Canine Hypothyroidism, a Dog Owner’s Guide to Cause, Symptoms and Treatment

As in humans, hypothyroidism is a disorder of the thyroid gland with a most distinct symptom of weight gain. So true, also, with man’s best friend. In your dog, hypothyroidism exhibits the same, if not worse, symptoms but can be treated resulting in a normal and healthy lifespan. The thyroid gland in both dogs and humans provides the same hormonal and metabolic balance and function. Understanding the causes of canine hypothyroidism, symptoms and treatment options, will guide you into the proper method for diagnosing and treatment options which leads to a full and productive life.
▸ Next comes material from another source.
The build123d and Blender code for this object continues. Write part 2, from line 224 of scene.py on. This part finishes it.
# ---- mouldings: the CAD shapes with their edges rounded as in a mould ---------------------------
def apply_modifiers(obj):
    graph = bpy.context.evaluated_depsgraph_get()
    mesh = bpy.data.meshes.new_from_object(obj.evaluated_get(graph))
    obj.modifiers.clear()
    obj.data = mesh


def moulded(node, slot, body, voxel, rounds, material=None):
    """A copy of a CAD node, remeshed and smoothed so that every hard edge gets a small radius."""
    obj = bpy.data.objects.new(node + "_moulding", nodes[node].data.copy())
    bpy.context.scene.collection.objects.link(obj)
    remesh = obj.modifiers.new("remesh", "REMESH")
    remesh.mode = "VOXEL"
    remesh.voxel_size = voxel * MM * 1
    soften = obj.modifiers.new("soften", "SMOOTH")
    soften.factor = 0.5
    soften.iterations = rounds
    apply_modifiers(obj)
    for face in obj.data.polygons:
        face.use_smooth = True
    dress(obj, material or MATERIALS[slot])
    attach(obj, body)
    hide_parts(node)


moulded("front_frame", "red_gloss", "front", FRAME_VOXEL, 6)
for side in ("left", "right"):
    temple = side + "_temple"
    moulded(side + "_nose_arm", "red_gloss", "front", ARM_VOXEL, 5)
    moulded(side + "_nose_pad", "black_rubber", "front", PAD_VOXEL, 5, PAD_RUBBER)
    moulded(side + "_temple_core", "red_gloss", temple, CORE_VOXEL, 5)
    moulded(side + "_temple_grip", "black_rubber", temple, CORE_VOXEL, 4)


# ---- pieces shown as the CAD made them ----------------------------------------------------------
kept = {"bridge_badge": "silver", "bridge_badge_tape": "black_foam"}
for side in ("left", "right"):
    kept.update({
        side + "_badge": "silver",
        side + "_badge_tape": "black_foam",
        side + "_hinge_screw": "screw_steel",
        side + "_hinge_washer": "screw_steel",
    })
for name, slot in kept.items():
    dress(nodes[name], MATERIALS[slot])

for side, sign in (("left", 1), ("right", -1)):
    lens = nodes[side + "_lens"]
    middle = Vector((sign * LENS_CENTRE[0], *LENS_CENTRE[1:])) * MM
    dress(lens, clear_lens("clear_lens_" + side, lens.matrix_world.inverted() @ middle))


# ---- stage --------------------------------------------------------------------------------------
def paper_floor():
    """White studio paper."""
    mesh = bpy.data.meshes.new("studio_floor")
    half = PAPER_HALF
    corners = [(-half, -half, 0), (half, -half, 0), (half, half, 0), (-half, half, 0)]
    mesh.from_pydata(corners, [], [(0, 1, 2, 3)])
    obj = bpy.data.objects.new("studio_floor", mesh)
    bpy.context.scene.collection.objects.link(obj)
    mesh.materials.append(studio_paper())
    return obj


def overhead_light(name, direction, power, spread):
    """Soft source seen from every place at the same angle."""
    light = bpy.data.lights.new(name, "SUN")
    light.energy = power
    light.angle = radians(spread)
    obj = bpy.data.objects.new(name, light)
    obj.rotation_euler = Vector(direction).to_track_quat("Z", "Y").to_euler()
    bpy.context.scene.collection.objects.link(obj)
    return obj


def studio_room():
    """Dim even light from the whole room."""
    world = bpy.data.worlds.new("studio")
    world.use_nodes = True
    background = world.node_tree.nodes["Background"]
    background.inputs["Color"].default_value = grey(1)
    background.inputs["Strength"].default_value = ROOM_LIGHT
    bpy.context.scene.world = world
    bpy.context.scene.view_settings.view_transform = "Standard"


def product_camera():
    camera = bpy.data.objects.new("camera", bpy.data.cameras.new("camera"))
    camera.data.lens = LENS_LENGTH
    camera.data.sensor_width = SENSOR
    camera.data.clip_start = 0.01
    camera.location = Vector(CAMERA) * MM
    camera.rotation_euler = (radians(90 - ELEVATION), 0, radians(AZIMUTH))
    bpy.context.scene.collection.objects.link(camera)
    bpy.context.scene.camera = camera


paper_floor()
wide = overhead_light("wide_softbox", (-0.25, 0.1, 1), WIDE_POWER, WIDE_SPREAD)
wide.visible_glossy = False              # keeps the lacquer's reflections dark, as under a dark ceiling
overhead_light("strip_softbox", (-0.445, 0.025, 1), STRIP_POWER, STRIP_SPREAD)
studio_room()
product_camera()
The canine thyroid gland is similar to that found in humans. As a dual butterfly shaped lobe located in the neck, the thyroid gland serves the same hormonal and metabolic function in dogs as is found in humans. Statistics have shown that almost 90% of new canine hypothyroidism cases develop from a decrease in the canine’s immune system resulting in an attack of the healthy thyroid tissue. As in humans, the condition is often genetic but can be brought on by pollution and allergens with larger dog breeds suffering more often than smaller breeds and spayed females more often afflicted than any other type of dog. Additionally, pure breed dogs tend to be more often afflicted than mixed breed types.

If struck with hypothyroidism, your dog will show a variety of symptoms which could easily be mistaken for other conditions such as heat exhaustion, parvo or influenza. Symptoms range from lethargy, paralysis, drooping eyelids, some weight gain, hair loss, slowed heart rate to even ear infections. You may also begin to notice what appears to be signs of depression and notice some seizure activity in your dog. Constipation, diarrhea and vomiting have also been seen as common symptoms of the disorder.

If you believe your dog may be suffering from hypothyroidism, your veterinarian will conduct a series of thyroid hormone tests which are similar to those conducted on humans. If positively diagnosed, your dog may be required to take a daily dose of a synthetic thyroid hormone which usually begins with a double dose for the first six to eight weeks and then tapers to one dose per day. Because the thyroid medications “half life” occurs over a 12 hour period, double dosing may extend beyond the initial eight week period. In rare cases, removal of the thyroid gland may be required. Following an examination and positive diagnosis, your physician will discuss the best treatment options available.

For pure breed female dogs, the dog owner will need to carefully consider the surgical treatment options versus the medication hormone replacement therapy. Because the synthetic thyroid medication may result in birth defects, for dog breeders, the option for surgical removal of the thyroid gland versus continued partial medication therapy should be strongly considered. Once the thyroid gland is removed, your dog will be on medication for the remainder of her lifespan. Whereas, deferring surgery may provide the thyroid gland an opportunity to regain function with a partial medication period. Thus, pure dog breeding can proceed at a safer level.

So, when interacting with your dog on a daily basis, watch for signs in behavior. When the onset of symptoms begin, encourage your veterinarian to begin extensive blood work to rule out a thyroid disorder. If postively diagnosed, early treatment may lead to full recovery and, even if not fully recovered, will provide your dog with a full and productive lifespan.